By the time we returned in the fall, Fiatto was showing some slips from its early brilliance. General manager John Dal Canton left the restaurant over the summer, and Henson left at the end of September to relocate to Denver. Gone were most of the dishes mentioned in our first look, replaced by other Italian classics.

Two oddities stood out to us on our visit in October. First, we had made a reservation, thinking that a restaurant in the West Village would be busy on a Friday night. We needn’t have bothered. Save for a party of 12 and a couple at the bar, the restaurant was empty during the prime dinner hours. Second, and something we didn’t notice until later, was that on our $123 tab, we were charged just $3.05 in sales tax, well below the 8.25% normally collected.

We returned a week later, as we visit restaurants at least twice in the course of our formal reviews, and yet more changes had taken place. The menu had been revised yet again from our visit the prior week, with some additions that didn't seem very Italian at all.

Until the day of our meal, I’d never had crispy pork ribs at an Italian restaurant. In all honesty, they were the most delicious item ordered by our party of three. An arugula and goat cheese salad was a little more on theme, and chicken meatballs were a solid choice. However, the salmon entrée one of our friends ordered was unimpressive, and my malfadini pasta swam in a cream sauce so salty that it bordered on inedible.

From-scratch focaccia has been replaced with Boom Boom Shrimp ($22). Gone is the pork belly tortellini, which our photographer snapped beautiful photos of in the fall; instead, there's now pickle fried chicken ($16).

Once again, the restaurant was all but vacant. With hardly any tables to wait on, you might expect better service, but our waiter was absent for long periods of time. We hoped to share a bottle of wine, but our first two choices were unavailable. Sales tax collected for our party of three with appetizers, entrees and wine? Zero dollars.
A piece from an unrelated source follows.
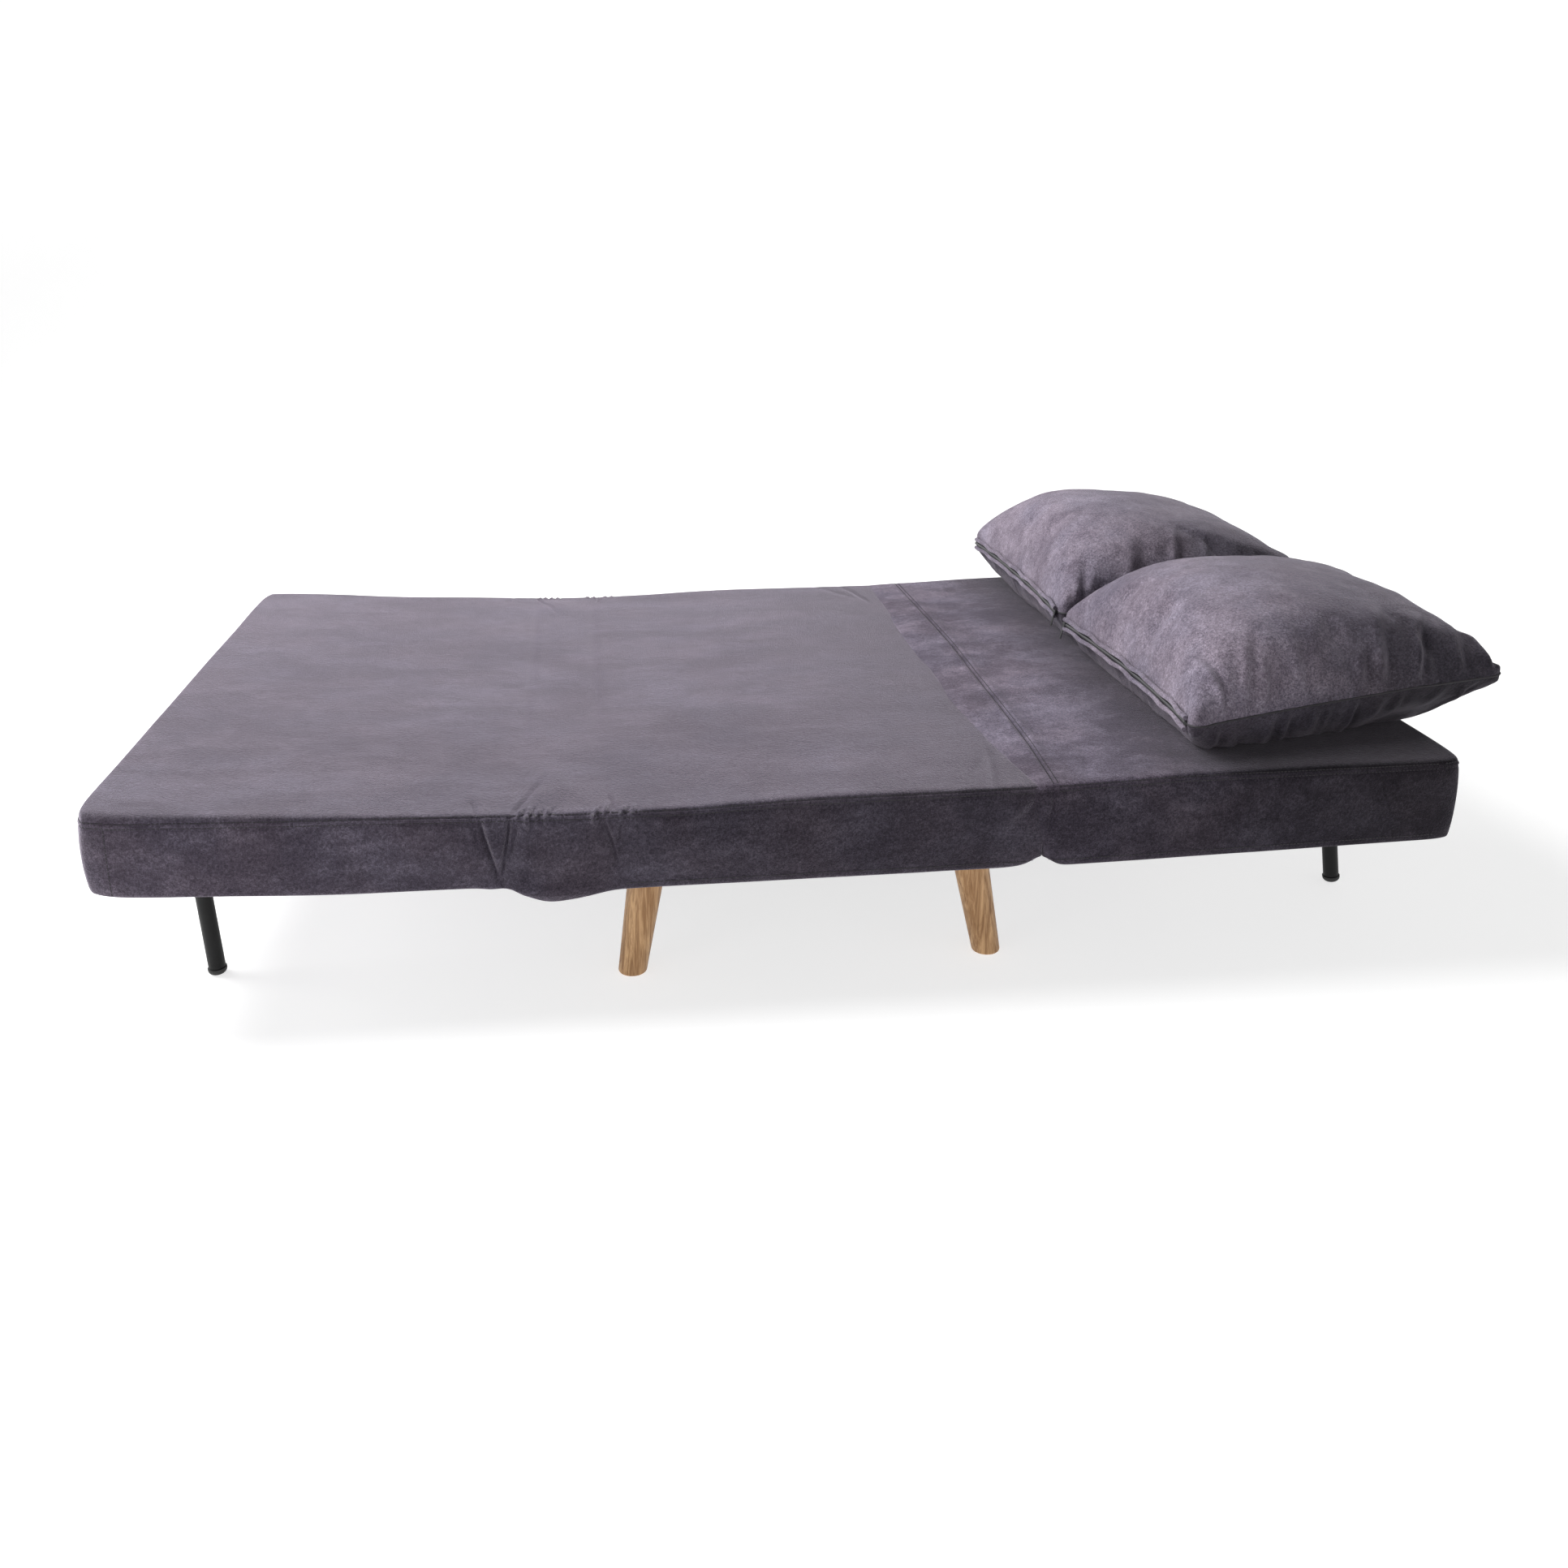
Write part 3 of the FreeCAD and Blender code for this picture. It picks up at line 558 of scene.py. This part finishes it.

These curiosities pointed to a restaurant that was clearly struggling, and we couldn’t help but wonder if Fiatto would stay open long enough for us to complete a review. We heard from some former Fiatto staffers who agreed to speak only off the record. They had experiences with paychecks arriving late, underpayments and other problems. Also around this time, negative reviews started popping up on Google and Yelp, with a repeating theme of poor service, long waits for food and subpar dishes.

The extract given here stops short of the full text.